To address these limitations, we developed CT-ADE, a comprehensive dataset that uniquely integrates five features not collectively available in existing resources: i) Patient data, encompassing information such as demographics, pathologies, and allergies, enabling the study of population-specific ADE risks; ii) Treatment regimen data, detailing information such as dosage, route, duration, and frequency of administration to improve regimen-specific predictions; iii) Complete enumeration (census) of ADE outcomes, systematically capturing all positive and negative cases within the study population, unlike voluntary reporting systems; iv) Controlled monotherapy data, derived from clinician-controlled trials that ensure strict adherence to treatment regimens while eliminating the confounding effects of polypharmacy; and v) Comparative analysis opportunities, allowing the study of identical drugs under varying conditions, such as patient demographics or treatment regimens. To the best of our knowledge, and as highlighted in a recent review, CT-ADE is the first benchmark dataset to consider patient, drug, and treatment regimen data collectively.
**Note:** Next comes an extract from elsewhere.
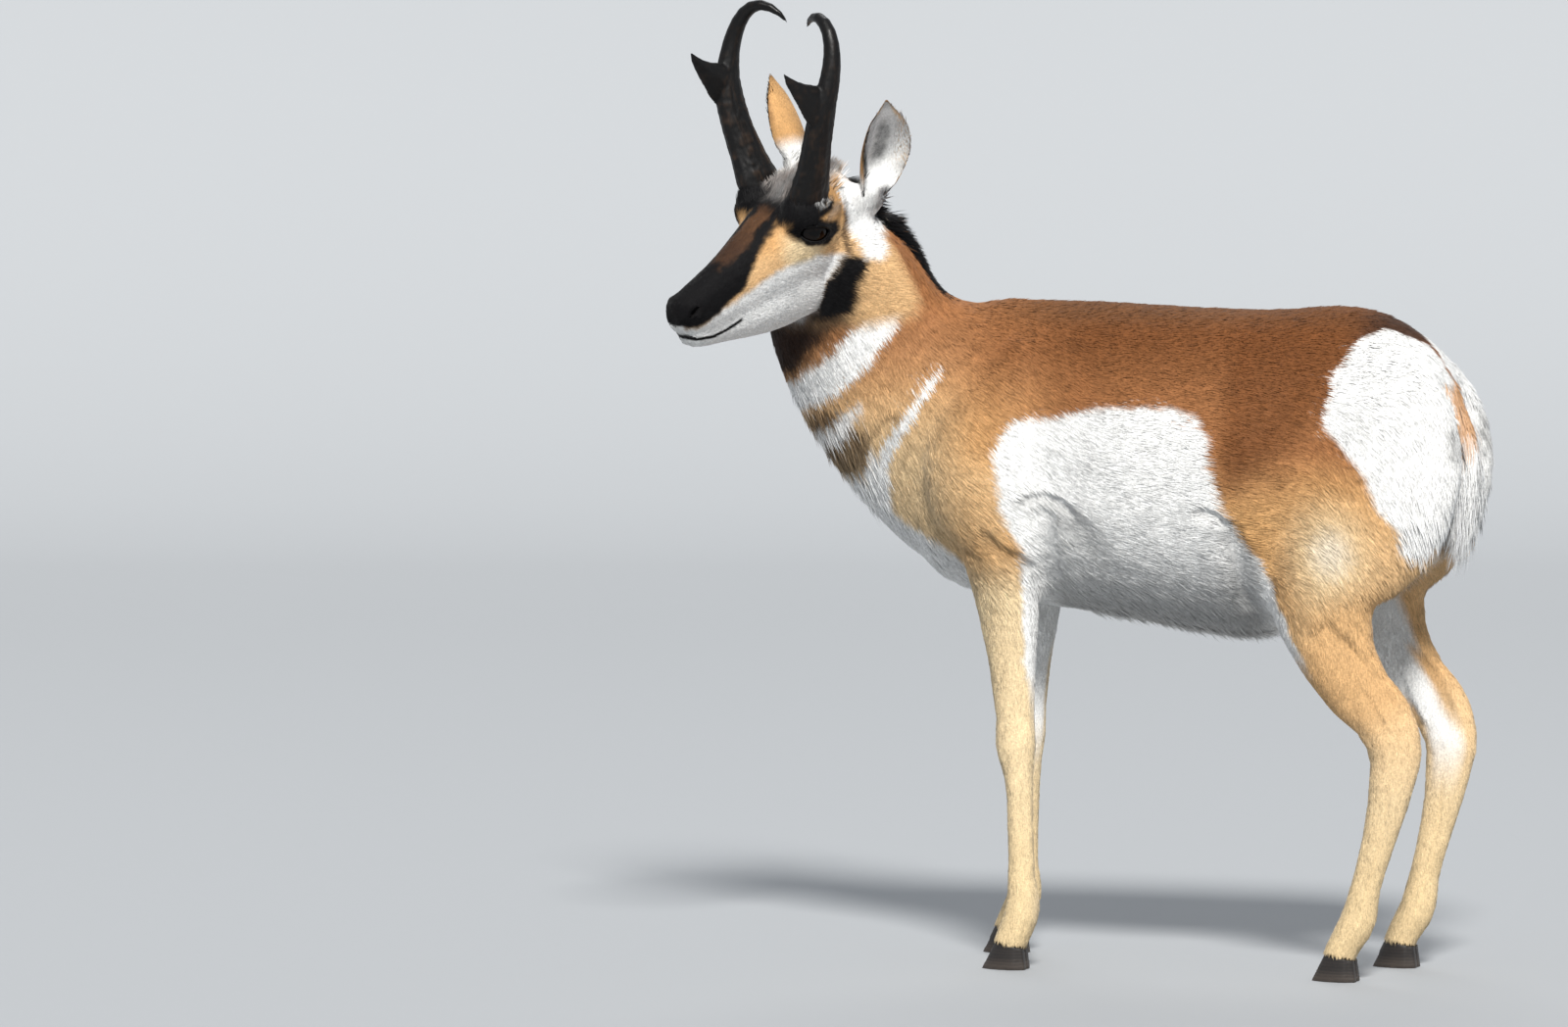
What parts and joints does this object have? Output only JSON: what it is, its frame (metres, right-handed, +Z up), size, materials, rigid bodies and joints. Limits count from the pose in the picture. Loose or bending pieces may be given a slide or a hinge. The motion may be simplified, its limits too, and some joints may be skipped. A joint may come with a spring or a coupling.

CT-ADE was compiled from CT results available through ClinicalTrials.gov (https://clinicaltrials.gov/), offering a rich resource for advancing risk assessment in pharmaceutical research and development. The dataset is structured to support a classification task, focusing on analyzing study groups within CTs that adhere to monopharmacy, i.e., the practice of using a single drug for treatment. In the dataset, study groups describing interventions and their respective regimens are enriched with molecular structure information of the drugs being used, linked via DrugBank, PubChem, and ChEMBL. This approach enables a clearer understanding of how individual drugs and regimens can lead to patient-specific ADEs, free from the confounding effects of multiple concurrent medications and lack of census data. CT-ADE is designed as a multilabel classification dataset to reflect that a single drug can cause multiple ADEs. This is achieved by standardizing clinician-reported ADEs from clinical trials, aligning them with the system organ class (SOC) and preferred term (PT) levels of the Medical Dictionary for Regulatory Activities (MedDRA) (https://www.meddra.org/). The dataset encompasses up to 2,497 unique drugs and 168,984 drug-ADE pairs, providing an extensive resource for predictive modeling. CT-ADE comprehensively covers all system organ classes and drug pharmacological groups, offering a robust foundation for ADE prediction and enabling its application across diverse therapeutic areas and drug classes.